Robust policies for a multi-period fleet sizing problem with demand uncertainty

Motivated by an on-demand waste collection service offered by an Italian company, we investigate a multi-period fleet sizing problem with demand uncertainty. In a stochastic dynamic setting of several days, we consider a set of customers, each placing exactly one order on a known day. Future request demand is unknown, but all orders must be fulfilled. Customers have day windows that can be extended with early or late deliveries by paying a penalty when there is some flexibility. At the end of each day, we decide which pending orders to serve on the next day with a heterogeneous fleet of vehicles. The objective is to minimize total costs due to fleet sizing, staffing, and customer inconvenience. After describing the problem and its uncertainty model, we first provide lower-bounding and upper-bounding formulations for its static multi-period counterpart by employing robust optimization techniques. Then, we model it as a Markov Decision Process and present a solution method exploiting Approximate Dynamic Programming.

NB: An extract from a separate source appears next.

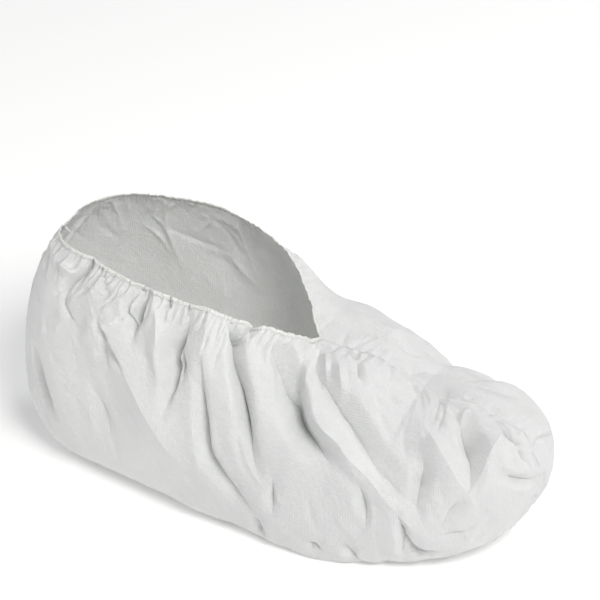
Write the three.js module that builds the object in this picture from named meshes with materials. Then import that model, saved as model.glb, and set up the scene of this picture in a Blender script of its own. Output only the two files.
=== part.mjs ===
// A disposable shoe cover: two mirrored side panels of white laminated nonwoven, joined all round the centre
// line by one seam, with a narrow gathered elastic hem round the opening. It stands open on its own sole.
// Millimetres, +X towards the toe, +Y to the wearer's left, +Z up, with the sole on z = 0.
import * as THREE from 'three';
import { mergeVertices } from 'three/addons/utils/BufferGeometryUtils.js';

// ---- driving dimensions ----
const clothWall = 1.2;
const pieceGap = 0.3;
const seamThickness = 1.2;
const seamAllowance = 3;
const hemHeight = 4;
const hemThickness = 2;
const hemGatherPitch = 9;
const hemGatherDepth = 0.7;
const panelEdgeY = seamThickness / 2 + pieceGap;
const soleSeamMiddleX = -12;

// Upright sections of one panel, from the heel seam to the toe seam. Each section turns about an upright line
// at pivotX: 180 degrees points at the heel, 270 degrees square to the length, 360 degrees at the toe. It runs
// from the middle of the sole, flat to soleRadius, round to the bulge, then up and in to the top edge. A
// topRadius below 0 counts as 0: past the front of the opening the panel ends on the centre line.
const sectionColumns = [
  'pivotX', 'turn', 'soleRadius', 'bulgeRadius', 'bulgeHeight', 'topRadius', 'topHeight', 'lean', 'roundness'];
const sectionRows = [
  [-114, 180, 27, 61, 48, 42, 140, 64, 1.00],
  [-114, 212, 31, 59, 46, 40, 146, 64, 0.98],
  [-113, 243, 34, 59, 46, 40, 148, 64, 0.96],
  [-106, 270, 35, 62, 47, 44, 148, 64, 0.96],
  [-66, 270, 42, 69, 45, 53, 145, 64, 0.96],
  [-20, 270, 53, 77, 42, 46, 133, 69, 0.94],
  [2, 270, 57, 78, 41, 29, 120, 78, 0.92],
  [26, 270, 65, 80, 37, 0, 107, 90, 0.90],
  [55, 270, 68, 77, 34, -32, 107, 90, 0.88],
  [92, 270, 50, 72, 37, -32, 95, 90, 0.85],
  [92, 300, 38, 70, 40, -32, 95, 90, 0.82],
  [92, 330, 32, 70, 43, -32, 95, 90, 0.82],
  [92, 360, 31, 72, 43, -32, 95, 90, 0.85],
];
const openingFrontRow = 7;
const toePivotRow = 9;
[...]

We design myopic, policy function approximation, and innovative robust look-ahead approximation policies based on the static formulations provided and apply them in a folding-horizon fashion. Through an experimental evaluation of synthetic and realistic instances, we perform a computational analysis of the price of robustness varying the degree of uncertainty and maximum demand. Then, we provide managerial insights to suggest which policies to use and when. We show that applying robust optimization in a dynamic setting can partially overcome its conservative features at a small-medium price when uncertainty increases while guaranteeing feasibility.